Springe: zu Klampen Verlag 2012; 176 S.; pb., 24,- €; ISBN 978-3-86674-172-0
Mit den „Mitte“-Studien belegt die der SPD nahestehende Friedrich Ebert Stiftung seit Jahren, dass rechtsextreme Einstellungen in allen Gesellschaftsteilen existieren. Dieser Band führt die Ergebnisse der repräsentativen Befragungen von 2002 bis 2012 zusammen; neueste Daten erscheinen im November 2012 unter dem Titel „Die Mitte im Umbruch“. Die Forscher befragen die Deutschen zu ihren Einstellungen zu sechs rechtsextremen Positionen: Befürwortung einer Diktatur, Chauvinismus, Ausländerfeindlichkeit, Antisemitismus, Sozialdarwinismus sowie Verharmlosung des Nationalsozialismus.
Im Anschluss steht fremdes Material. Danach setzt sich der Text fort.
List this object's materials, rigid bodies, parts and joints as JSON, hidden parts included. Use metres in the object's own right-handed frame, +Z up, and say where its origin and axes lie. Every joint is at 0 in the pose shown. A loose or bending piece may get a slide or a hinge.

Die ermittelten Zusammenhänge sind für die Bekämpfung rechtsextremer Tendenzen in allen Teilen der Gesellschaft aufschlussreich. Daneben untermauern die Daten bereits Bekanntes: Befürworter rechtsextremer Einstellungen sind demnach häufig über 60 Jahre alt, männlich und verfügen über keinen höheren Bildungsabschluss. Neben die empirischen Befunde stellen die Autoren einen theoretischen Teil zu den Begriffen „Rechtsextremismus“ und „Mitte“. Ersterer suggeriere, es handele sich um ein soziales Randphänomen. Tatsächlich aber resultiere die Anfälligkeit für antidemokratische und menschenverachtende Werthaltungen aus der individuellen Sozialisation – und der Gefährdung der sozialen Stellung. Die Mitte „ist in ihrer namensgebenden Position zwischen gesellschaftlichem Oben und Unten Ausdruck und Beleg der sozialen Mobilität“ (44). Rechtsextreme Gesinnungen werden dort schnell virulent, wenn die Wahrnehmung sozialer Abstiegsgefahr zunehme. Den volkswirtschaftlichen Wohlstand verstehen die Autoren als „narzisstische Plombe“ (46) und schließen damit an das Konzept des autoritären Charakters der Frankfurter Schule an. Sie wagen sich hier an eine psychoanalytisch inspirierte Ursachensuche: Nicht mehr der autoritäre Vater ist demnach maßgeblich, sondern die erlebte „symbolische Gewalt“ zum Beispiel durch „staatliche Aktivierungsprogramme“ (150). Die Unterwerfung werde kompensiert durch eine Identifikation etwa mit der deutschen Wirtschaftskraft. Mit ihrer Interpretation gehen die Autoren damit recht weit, den Erkenntnisgewinn der Studie selbst schmälert das jedoch nicht.
Dirk Burmester (DB)
Dr., Politikwissenschaftler, wiss. Angestellter der Freien und Hansestadt Hamburg.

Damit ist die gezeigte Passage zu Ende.